WORK TO COMPLETE: Your answer should be only a number: how many lines include the word "between".

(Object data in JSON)

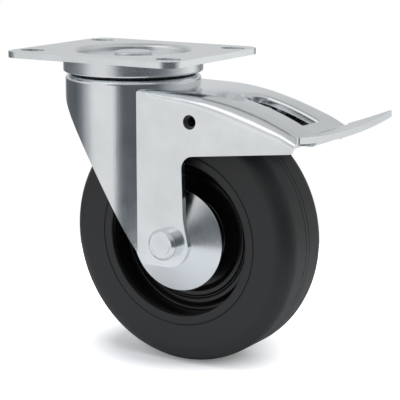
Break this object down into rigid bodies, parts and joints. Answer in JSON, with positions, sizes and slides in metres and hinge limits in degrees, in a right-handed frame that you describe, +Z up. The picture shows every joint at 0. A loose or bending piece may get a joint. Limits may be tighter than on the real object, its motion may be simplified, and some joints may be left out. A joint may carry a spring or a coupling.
{
  "type": "swivel castor",
  "caption": "Swivel castor with a slotted top plate, pressed steel fork, rubber-tyred wheel on a roller bearing and a foot brake.",
  "frame": {"origin": "centre of the top plate's upper face, on the swivel axis", "axes": "+Z up out of the plate, +X the way the wheel trails and the brake's foot plate points, +Y along the axle"},
  "size_m": [0.1698, 0.097, 0.152],
  "materials": {
    "zinc_plated_steel": "bright zinc plate",
    "bearing_steel": "ground",
    "dark_steel": "blackened",
    "tyre_rubber": "matt",
    "rim_plastic": "gloss",
    "cage_plastic": "matt",
    "seal_rubber": "matt",
    "shoe_rubber": "matt"
  },
  "bodies": {
    "plate": {"top_plate": "zinc_plated_steel", "swivel_ring": "zinc_plated_steel", "lower_race_cup": "zinc_plated_steel", "king_pin": "zinc_plated_steel", "king_pin_washer": "zinc_plated_steel", "king_pin_nut": "zinc_plated_steel"},
    "upper_race": {"upper_balls": "bearing_steel"},
    "lower_race": {"lower_balls": "bearing_steel"},
    "fork_body": {"fork": "zinc_plated_steel", "dust_seal": "seal_rubber", "axle_bolt": "zinc_plated_steel", "axle_washer": "zinc_plated_steel", "axle_nut": "zinc_plated_steel", "axle_tube": "bearing_steel", "thread_guard_near": "zinc_plated_steel", "thread_guard_far": "zinc_plated_steel"},
    "wheel": {"tyre": "tyre_rubber", "wheel_rim": "rim_plastic", "hub_sleeve": "bearing_steel"},
    "bearing": {"rollers": "bearing_steel", "roller_cage": "cage_plastic"},
    "brake": {"brake_lever": "zinc_plated_steel", "brake_shoe": "shoe_rubber", "shoe_rivets": "zinc_plated_steel", "pivot_pins": "dark_steel", "friction_washers": "bearing_steel"}
  },
  "joints": [
    {"name": "swivel", "type": "hinge", "parent": "plate", "child": "fork_body", "pos_m": [0, 0, 0], "axis": [0, 0, 1], "continuous": true},
    {"name": "upper_race_turn", "type": "hinge", "parent": "plate", "child": "upper_race", "pos_m": [0, 0, 0], "axis": [0, 0, 1], "continuous": true},
    {"name": "lower_race_turn", "type": "hinge", "parent": "plate", "child": "lower_race", "pos_m": [0, 0, 0], "axis": [0, 0, 1], "continuous": true},
    {"name": "wheel_spin", "type": "hinge", "parent": "fork_body", "child": "wheel", "pos_m": [0.037, 0, -0.0895], "axis": [0, 1, 0], "continuous": true},
    {"name": "bearing_turn", "type": "hinge", "parent": "fork_body", "child": "bearing", "pos_m": [0.037, 0, -0.0895], "axis": [0, 1, 0], "continuous": true},
    {"name": "brake_pedal", "type": "hinge", "parent": "fork_body", "child": "brake", "pos_m": [0.05, 0, -0.0294], "axis": [0, 1, 0], "range_deg": [0, 7]}
  ],
  "couplings": [
    {"joint": "upper_race_turn", "follows": "swivel", "ratio": 0.5},
    {"joint": "lower_race_turn", "follows": "swivel", "ratio": 0.5},
    {"joint": "bearing_turn", "follows": "wheel_spin", "ratio": 0.6053}
  ]
}
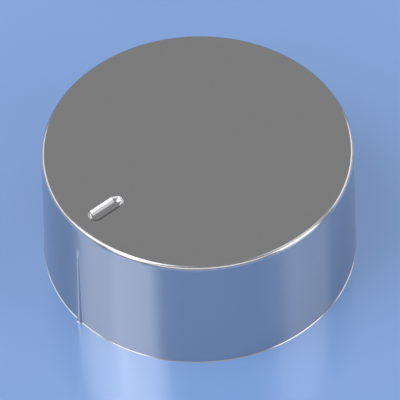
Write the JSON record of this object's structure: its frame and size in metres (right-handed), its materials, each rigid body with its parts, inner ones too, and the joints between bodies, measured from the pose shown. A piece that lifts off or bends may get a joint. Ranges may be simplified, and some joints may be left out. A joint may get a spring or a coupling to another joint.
{
  "type": "oven control knob",
  "caption": "Round satin silver control knob with a sunk pointer mark in its face, a pointer rib on its wall and a sprung hub for a D-shaped shaft.",
  "frame": {"origin": "centre of the rim's plane, on the shaft's axis", "axes": "+Z along the shaft's axis out of the face, -Y towards the pointer mark and rib"},
  "size_m": [0.0432, 0.0435, 0.0191],
  "materials": {
    "cap_silver": "satin",
    "insert_black": "moulded, heat-resistant",
    "spring_steel": "rolled strip"
  },
  "bodies": {
    "root": {"knob_cap": "cap_silver", "hub_insert": "insert_black", "shaft_spring": "spring_steel"}
  },
  "joints": []
}
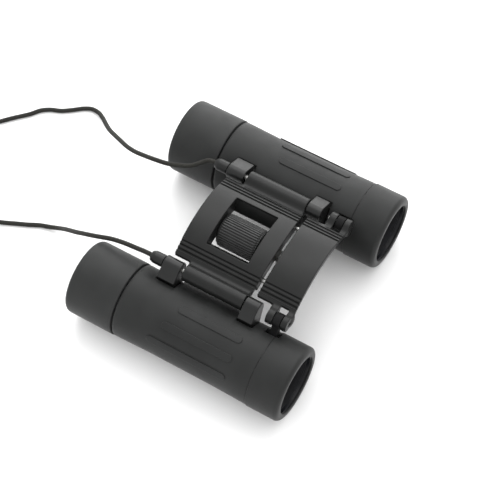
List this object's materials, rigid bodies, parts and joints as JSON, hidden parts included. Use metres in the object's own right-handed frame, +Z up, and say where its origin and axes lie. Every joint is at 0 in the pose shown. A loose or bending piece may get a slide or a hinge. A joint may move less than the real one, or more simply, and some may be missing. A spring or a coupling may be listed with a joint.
{
  "type": "compact folding binoculars",
  "caption": "Compact roof-prism binoculars: two rubber-armoured barrels folding on a double-hinged arched bridge with a centre focus wheel and a thin neck cord.",
  "frame": {"origin": "on the surface the two barrels rest on, midway between them and midway along their length, with the barrels fully open", "axes": "+X towards the user's right barrel, +Y the viewing direction from eyepiece to objective, +Z up"},
  "size_m": [0.1062, 0.1887, 0.0388],
  "materials": {
    "bridge_plastic": "finely textured satin black plastic",
    "lug_plastic": "satin black plastic",
    "cap_plastic": "satin black plastic",
    "ring_plastic": "matte black plastic",
    "inner_plastic": "flat black plastic",
    "armour_rubber": "soft matte rubber armour",
    "eyecup_rubber": "soft matte rubber",
    "wheel_rubber": "ribbed matte rubber",
    "steel": "bright turned steel",
    "brass": "turned brass",
    "coated_glass": "coated optical glass",
    "prism_glass": "polished optical glass",
    "strap_cord": "thin flat braided nylon cord",
    "strap_tie": "black hook-and-loop tie"
  },
  "bodies": {
    "root": {"main_bridge": "bridge_plastic", "hinge_pin_right": "steel", "hinge_pin_left": "steel", "strap_cap_right": "cap_plastic", "strap_cap_left": "cap_plastic", "guide_rods": "steel", "strap_lead_right": "strap_cord", "strap_lead_left": "strap_cord", "strap_coil": "strap_cord", "strap_tie": "strap_tie"},
    "front_bridge": {"front_bridge": "bridge_plastic", "focus_nut": "brass", "link_pin_right": "steel", "link_pin_left": "steel"},
    "focus_wheel": {"focus_wheel_hub": "inner_plastic", "focus_wheel_grip": "wheel_rubber", "focus_screw": "steel", "screw_clip": "steel"},
    "right_barrel": {"barrel_right": "lug_plastic", "armour_right": "armour_rubber", "front_ring_right": "inner_plastic", "prism_cage_right": "inner_plastic", "half_penta_prism_right": "prism_glass", "roof_prism_right": "prism_glass", "field_stop_right": "inner_plastic"},
    "right_objective": {"objective_cell_right": "inner_plastic", "objective_crown_right": "coated_glass", "objective_flint_right": "coated_glass", "objective_retainer_right": "inner_plastic"},
    "left_barrel": {"barrel_left": "lug_plastic", "armour_left": "armour_rubber", "front_ring_left": "inner_plastic", "prism_cage_left": "inner_plastic", "half_penta_prism_left": "prism_glass", "roof_prism_left": "prism_glass", "field_stop_left": "inner_plastic", "eyepiece_cell_left": "inner_plastic", "field_lens_left": "coated_glass", "eye_lens_left": "coated_glass", "eyepiece_retainer_left": "inner_plastic", "eyepiece_ring_left": "ring_plastic", "eyecup_left": "eyecup_rubber"},
    "left_objective": {"objective_cell_left": "inner_plastic", "objective_crown_left": "coated_glass", "objective_flint_left": "coated_glass", "objective_retainer_left": "inner_plastic"},
    "diopter": {"diopter_ring_right": "ring_plastic", "eyecup_right": "eyecup_rubber"},
    "right_eyepiece": {"eyepiece_cell_right": "inner_plastic", "field_lens_right": "coated_glass", "eye_lens_right": "coated_glass", "eyepiece_retainer_right": "inner_plastic"}
  },
  "joints": [
    {"name": "right_hinge", "type": "hinge", "parent": "root", "child": "right_barrel", "pos_m": [0.0238, 0, 0.0314], "axis": [0, 1, 0], "range_deg": [0, 63]},
    {"name": "left_hinge", "type": "hinge", "parent": "root", "child": "left_barrel", "pos_m": [-0.0238, 0, 0.0314], "axis": [0, -1, 0], "range_deg": [0, 63]},
    {"name": "focus", "type": "slide", "parent": "root", "child": "front_bridge", "axis": [0, 1, 0], "range_m": [-0.0016, 0.001]},
    {"name": "wheel_turn", "type": "hinge", "parent": "root", "child": "focus_wheel", "pos_m": [0, 0, 0.0306], "axis": [0, 1, 0], "range_deg": [-150, 94]},
    {"name": "right_objective_slide", "type": "slide", "parent": "right_barrel", "child": "right_objective", "axis": [0, 1, 0], "range_m": [-0.0016, 0.001]},
    {"name": "left_objective_slide", "type": "slide", "parent": "left_barrel", "child": "left_objective", "axis": [0, 1, 0], "range_m": [-0.0016, 0.001]},
    {"name": "diopter_turn", "type": "hinge", "parent": "right_barrel", "child": "diopter", "pos_m": [0.03765, 0, 0.0155], "axis": [0, 1, 0], "range_deg": [-50, 50]},
    {"name": "right_eyepiece_slide", "type": "slide", "parent": "right_barrel", "child": "right_eyepiece", "axis": [0, 1, 0], "range_m": [-0.0011, 0.0011]}
  ],
  "couplings": [
    {"joint": "wheel_turn", "follows": "focus", "rad_per_m": 1570.8},
    {"joint": "right_objective_slide", "follows": "focus", "ratio": 1},
    {"joint": "left_objective_slide", "follows": "focus", "ratio": 1},
    {"joint": "right_eyepiece_slide", "follows": "diopter_turn", "m_per_rad": 0.00115}
  ]
}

EXERCISE OUTPUT: 2